# [EXERCISE MATERIAL]
+++

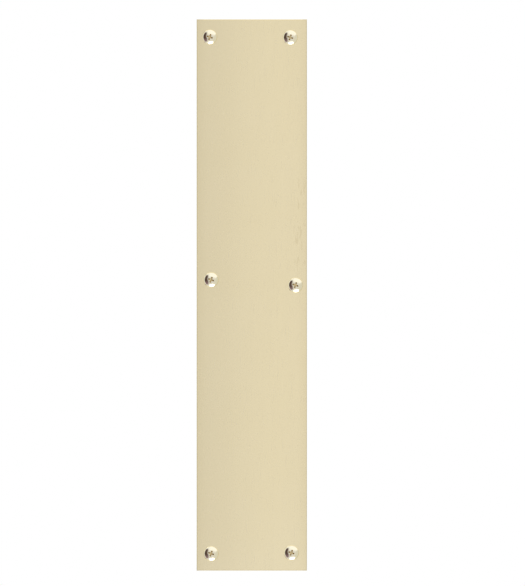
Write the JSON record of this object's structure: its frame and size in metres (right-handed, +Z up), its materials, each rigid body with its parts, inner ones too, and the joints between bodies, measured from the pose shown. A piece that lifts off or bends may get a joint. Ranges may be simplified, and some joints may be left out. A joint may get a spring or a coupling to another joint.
{
  "type": "kick plate",
  "caption": "Long narrow rectangular kick plate of thin polished brass sheet, its edges bevelled, held by dome-head cross-recess wood screws along both long edges.",
  "frame": {"origin": "centre of the plate's back face, the face that lies against the door", "axes": "+Z up along the plate's length, +X across it to the right as seen from the front, +Y out of the back face into the door, so that the polished face and the screw heads face -Y"},
  "size_m": [0.1524, 0.0371, 0.762],
  "materials": {
    "plate_brass": "polished and clear-lacquered, fine lengthwise buffing lines",
    "screw_brass": "bright polished, tarnished in the recess and thread"
  },
  "bodies": {
    "plate": {"plate": "plate_brass"},
    "screw_top_left": {"screw_top_left": "screw_brass"},
    "screw_top_right": {"screw_top_right": "screw_brass"},
    "screw_middle_left": {"screw_middle_left": "screw_brass"},
    "screw_middle_right": {"screw_middle_right": "screw_brass"},
    "screw_bottom_left": {"screw_bottom_left": "screw_brass"},
    "screw_bottom_right": {"screw_bottom_right": "screw_brass"}
  },
  "joints": [
    {"name": "screw_top_left_draw", "type": "slide", "parent": "plate", "child": "screw_top_left", "axis": [0, -1, 0], "range_m": [0, 0.031]},
    {"name": "screw_top_right_draw", "type": "slide", "parent": "plate", "child": "screw_top_right", "axis": [0, -1, 0], "range_m": [0, 0.031]},
    {"name": "screw_middle_left_draw", "type": "slide", "parent": "plate", "child": "screw_middle_left", "axis": [0, -1, 0], "range_m": [0, 0.031]},
    {"name": "screw_middle_right_draw", "type": "slide", "parent": "plate", "child": "screw_middle_right", "axis": [0, -1, 0], "range_m": [0, 0.031]},
    {"name": "screw_bottom_left_draw", "type": "slide", "parent": "plate", "child": "screw_bottom_left", "axis": [0, -1, 0], "range_m": [0, 0.031]},
    {"name": "screw_bottom_right_draw", "type": "slide", "parent": "plate", "child": "screw_bottom_right", "axis": [0, -1, 0], "range_m": [0, 0.031]}
  ]
}
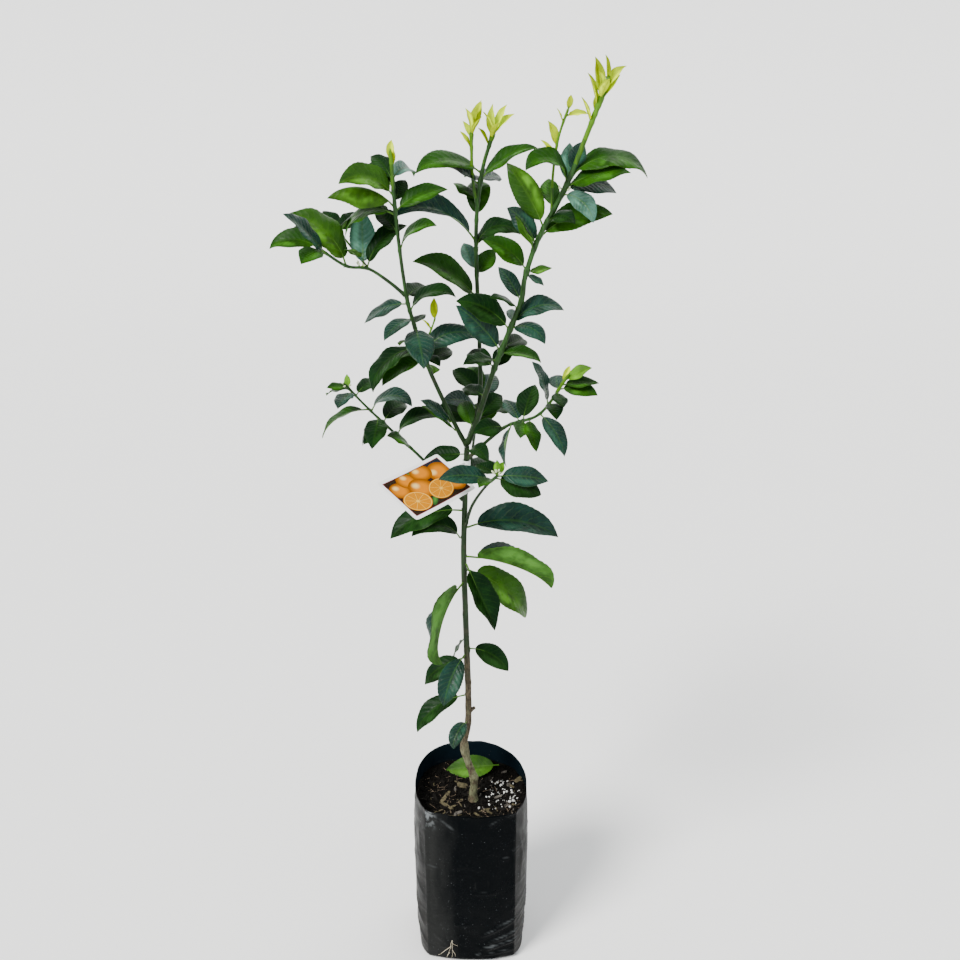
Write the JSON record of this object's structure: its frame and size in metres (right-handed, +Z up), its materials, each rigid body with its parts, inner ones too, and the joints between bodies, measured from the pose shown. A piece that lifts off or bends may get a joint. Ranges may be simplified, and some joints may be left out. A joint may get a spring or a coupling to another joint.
{
  "type": "potted honey murcott mandarin tree",
  "caption": "Young grafted mandarin tree with a slim forked trunk and long glossy leaves, growing in a black poly planter bag.",
  "frame": {"origin": "centre of the bag's flat underside", "axes": "+X right, +Y away from the viewer, +Z up"},
  "size_m": [0.4133, 0.2483, 1.216],
  "materials": {
    "bag": "black polythene film, glossy on the flat front, dusty and creased at the sides",
    "potting_mix": "dark bark mix with pale grit",
    "bark": "rough grey-brown bark, smooth and green higher up",
    "green_bark": "smooth green bark",
    "leaf": "glossy dark green leaf",
    "young_leaf": "soft yellow-green leaf",
    "tag": "printed glossy card"
  },
  "bodies": {
    "root": {"planter_bag": "bag", "potting_mix": "potting_mix", "trunk": "bark", "plant_tag": "tag", "dropped_leaf": "young_leaf", "centre_bough": "green_bark", "left_bough": "green_bark", "right_bough": "green_bark", "low_left_bough": "green_bark", "low_right_bough": "green_bark", "front_bough": "green_bark", "back_bough": "green_bark", "far_left_bough": "green_bark", "centre_foliage": "leaf", "left_middle_foliage": "leaf", "left_crown_foliage": "leaf", "far_left_foliage": "leaf", "right_middle_foliage": "leaf", "right_crown_foliage": "leaf", "right_top_foliage": "leaf", "low_left_foliage": "leaf", "low_right_foliage": "leaf", "front_foliage": "leaf", "back_foliage": "leaf", "stem_leaf_01": "leaf", "stem_leaf_02": "leaf", "stem_leaf_03": "leaf", "stem_leaf_04": "leaf", "stem_leaf_05": "leaf", "stem_leaf_06": "leaf", "stem_leaf_07": "leaf", "stem_leaf_08": "leaf", "stem_leaf_09": "leaf", "stem_leaf_10": "leaf", "stem_leaf_11": "leaf", "stem_leaf_12": "leaf", "stem_leaf_13": "leaf", "stem_leaf_14": "leaf", "stem_leaf_15": "leaf", "stem_leaf_16": "leaf", "stem_leaf_17": "leaf", "stem_leaf_18": "leaf", "stem_leaf_19": "leaf", "stem_leaf_20": "leaf", "stem_leaf_21": "leaf"}
  },
  "joints": []
}
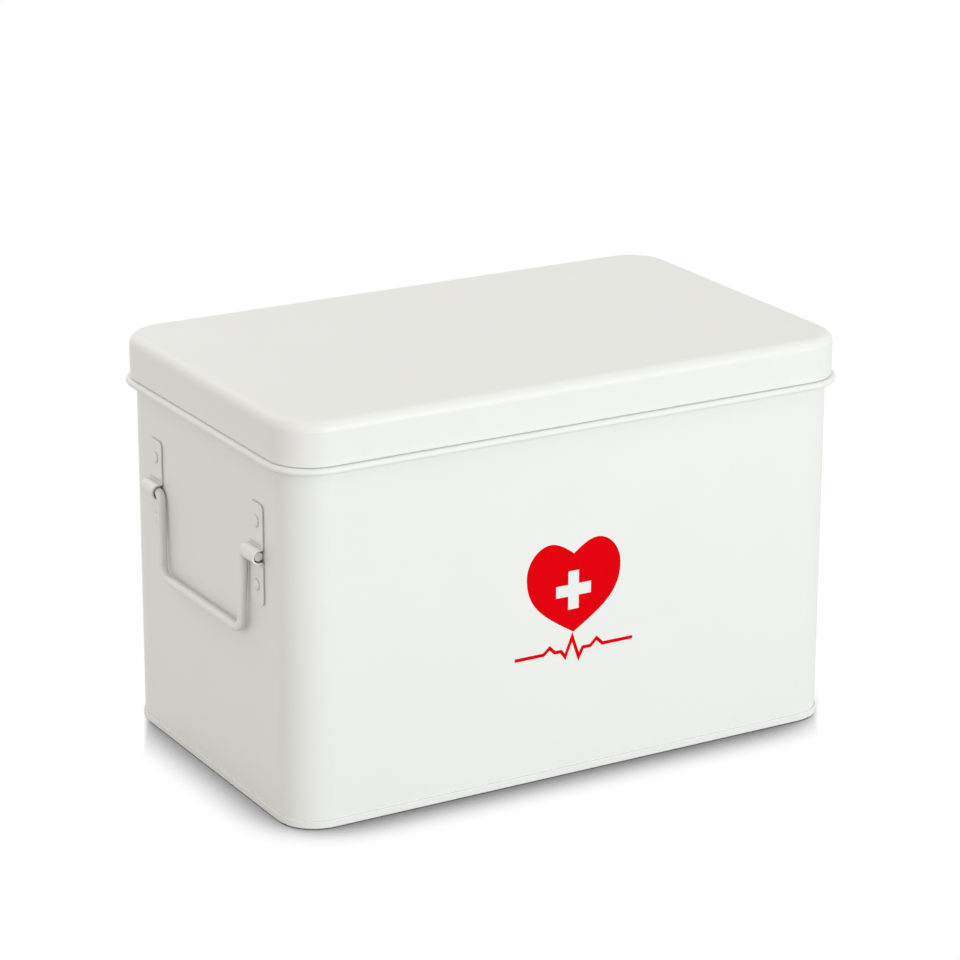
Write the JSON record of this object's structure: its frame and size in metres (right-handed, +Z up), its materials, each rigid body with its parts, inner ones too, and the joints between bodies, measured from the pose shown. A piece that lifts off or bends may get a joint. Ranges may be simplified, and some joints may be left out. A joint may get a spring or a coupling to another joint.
{
  "type": "medicine box",
  "caption": "Rounded sheet steel medicine box with a lift-off lid, a rolled bead and neck, wire side handles in strap brackets, and a lift-out divided tray.",
  "frame": {"origin": "middle of the foot, on the surface that the box stands on", "axes": "+X along the length to the right-hand handle, -Y out of the printed front, +Z up"},
  "size_m": [0.3232, 0.1972, 0.2055],
  "materials": {
    "white_enamel": "smooth satin white powder coat",
    "bracket_enamel": "satin white powder coat over the riveted brackets",
    "handle_enamel": "satin white coat on round wire",
    "tray_enamel": "satin white coat",
    "divider_enamel": "satin off-white coat",
    "red_print": "flat screen-printed red ink"
  },
  "bodies": {
    "box": {"body_wall": "white_enamel", "base_pan": "white_enamel", "left_tray_ledge": "white_enamel", "right_tray_ledge": "white_enamel", "left_front_bracket": "bracket_enamel", "left_rear_bracket": "bracket_enamel", "right_front_bracket": "bracket_enamel", "right_rear_bracket": "bracket_enamel"},
    "lid": {"lid": "white_enamel"},
    "left_handle": {"left_handle": "handle_enamel"},
    "right_handle": {"right_handle": "handle_enamel"},
    "tray": {"tray_pan": "tray_enamel", "long_divider": "divider_enamel", "left_divider": "divider_enamel", "middle_divider": "divider_enamel", "right_divider": "divider_enamel"}
  },
  "joints": [
    {"name": "lid_lift", "type": "slide", "parent": "box", "child": "lid", "axis": [0, 0, 1], "range_m": [0, 0.12]},
    {"name": "tray_lift", "type": "slide", "parent": "box", "child": "tray", "axis": [0, 0, 1], "range_m": [0, 0.06]},
    {"name": "left_handle_swing", "type": "hinge", "parent": "box", "child": "left_handle", "pos_m": [-0.15775, 0, 0.132], "axis": [0, 1, 0], "range_deg": [0, 177]},
    {"name": "right_handle_swing", "type": "hinge", "parent": "box", "child": "right_handle", "pos_m": [0.15775, 0, 0.132], "axis": [0, -1, 0], "range_deg": [0, 177]}
  ],
  "couplings": [
    {"joint": "tray_lift", "follows": "lid_lift", "ratio": 0.5}
  ]
}
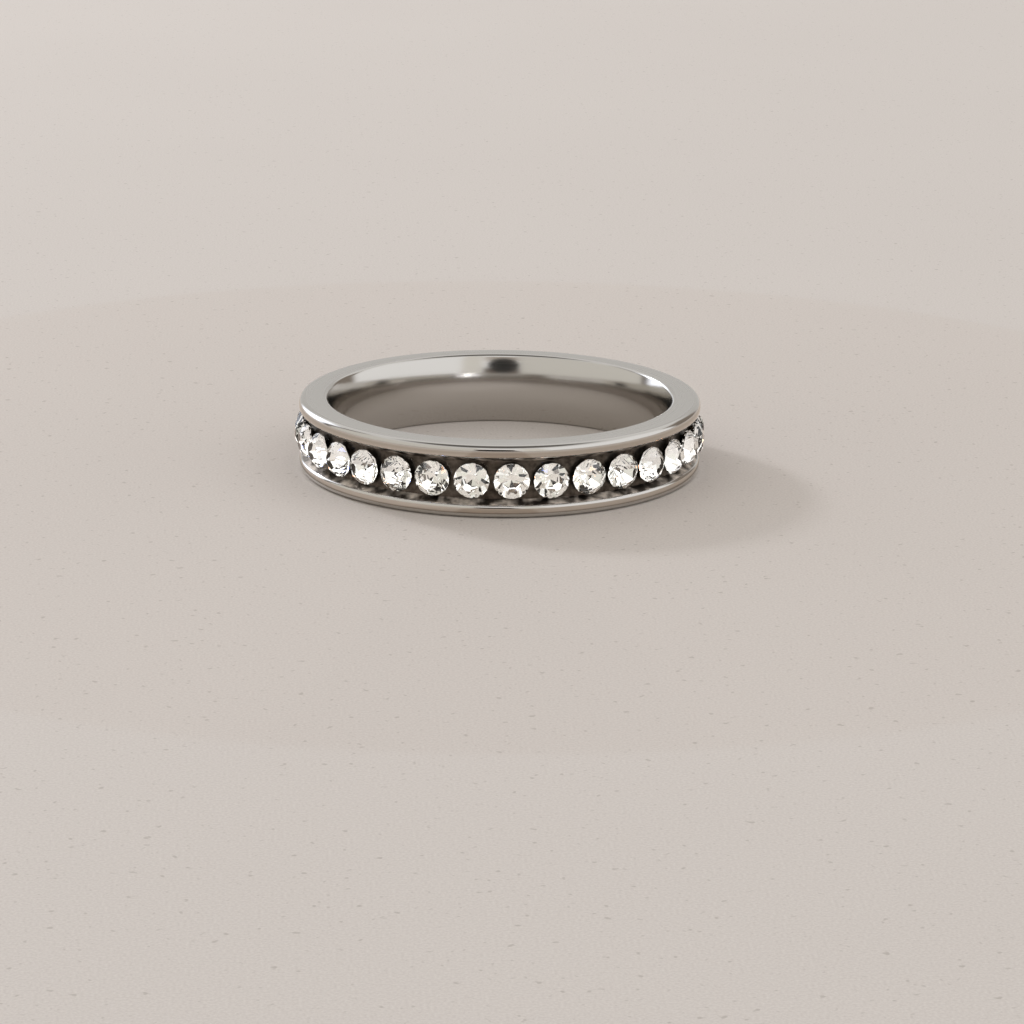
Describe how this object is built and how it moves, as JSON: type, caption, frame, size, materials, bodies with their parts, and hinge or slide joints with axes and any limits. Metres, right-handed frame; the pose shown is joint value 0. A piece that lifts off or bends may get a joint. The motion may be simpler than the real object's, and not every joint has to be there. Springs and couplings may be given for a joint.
{
  "type": "channel-set gemstone eternity ring",
  "caption": "Steel eternity ring with two polished rails and a dark channel that carries small round clear brilliants all the way round.",
  "frame": {"origin": "on the ring's axis, at the plane of the lower end face that it rests on", "axes": "+Z along the ring's axis, which is upright because the ring lies on its side; -Y towards the viewer of the picture"},
  "size_m": [0.0214, 0.0214, 0.0038],
  "materials": {
    "steel": "polished stainless steel, fine satin on the end faces, darkened in the channel",
    "crystal": "clear faceted crystal with a silvered back"
  },
  "bodies": {
    "root": {"band": "steel", "stone_01": "crystal", "stone_02": "crystal", "stone_03": "crystal", "stone_04": "crystal", "stone_05": "crystal", "stone_06": "crystal", "stone_07": "crystal", "stone_08": "crystal", "stone_09": "crystal", "stone_10": "crystal", "stone_11": "crystal", "stone_12": "crystal", "stone_13": "crystal", "stone_14": "crystal", "stone_15": "crystal", "stone_16": "crystal", "stone_17": "crystal", "stone_18": "crystal", "stone_19": "crystal", "stone_20": "crystal", "stone_21": "crystal", "stone_22": "crystal", "stone_23": "crystal", "stone_24": "crystal", "stone_25": "crystal", "stone_26": "crystal", "stone_27": "crystal", "stone_28": "crystal", "stone_29": "crystal", "stone_30": "crystal", "stone_31": "crystal", "stone_32": "crystal"}
  },
  "joints": []
}
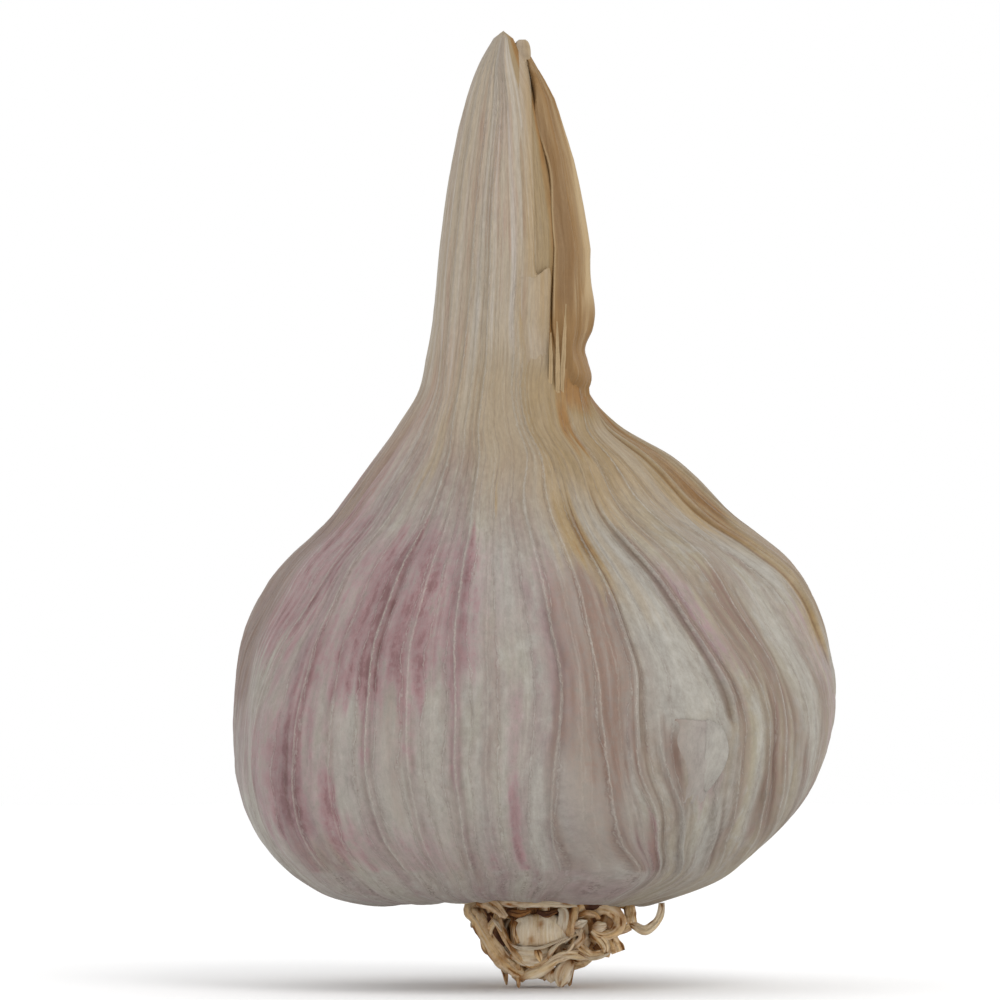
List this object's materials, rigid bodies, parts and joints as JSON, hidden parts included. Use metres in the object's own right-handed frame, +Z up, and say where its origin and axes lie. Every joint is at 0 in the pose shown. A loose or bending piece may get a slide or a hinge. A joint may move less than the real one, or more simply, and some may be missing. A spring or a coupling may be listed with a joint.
{
  "type": "garlic bulb",
  "caption": "Whole dried garlic bulb with its papery skin, tapering dry neck and trimmed root tuft, standing upright on the roots.",
  "frame": {"origin": "bottom centre of the whole bulb's bounding box, on the surface that the trimmed roots stand on", "axes": "+Z up along the bulb's axis from the roots to the tip of the neck; -Y is the front that shows the pink streaks and the folded edge of the neck; +X is that front's right, the side of the brown neck sheath"},
  "size_m": [0.0552, 0.0534, 0.0869],
  "materials": {
    "papery_skin": null,
    "dry_leaf": null,
    "dry_root": null
  },
  "bodies": {
    "root": {"bulb": "papery_skin", "neck_sheath": "dry_leaf", "root_tuft": "dry_root"}
  },
  "joints": []
}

+++

# [DIRECTIONS FOR THIS TASK]
Exactly reproduce the lines beginning with the one that contains "List this object's" and ending with the last line of the material, both included. Leave out everything else.

# [TASK RESULT]
List this object's materials, rigid bodies, parts and joints as JSON, hidden parts included. Use metres in the object's own right-handed frame, +Z up, and say where its origin and axes lie. Every joint is at 0 in the pose shown. A loose or bending piece may get a slide or a hinge. A joint may move less than the real one, or more simply, and some may be missing. A spring or a coupling may be listed with a joint.
{
  "type": "garlic bulb",
  "caption": "Whole dried garlic bulb with its papery skin, tapering dry neck and trimmed root tuft, standing upright on the roots.",
  "frame": {"origin": "bottom centre of the whole bulb's bounding box, on the surface that the trimmed roots stand on", "axes": "+Z up along the bulb's axis from the roots to the tip of the neck; -Y is the front that shows the pink streaks and the folded edge of the neck; +X is that front's right, the side of the brown neck sheath"},
  "size_m": [0.0552, 0.0534, 0.0869],
  "materials": {
    "papery_skin": null,
    "dry_leaf": null,
    "dry_root": null
  },
  "bodies": {
    "root": {"bulb": "papery_skin", "neck_sheath": "dry_leaf", "root_tuft": "dry_root"}
  },
  "joints": []
}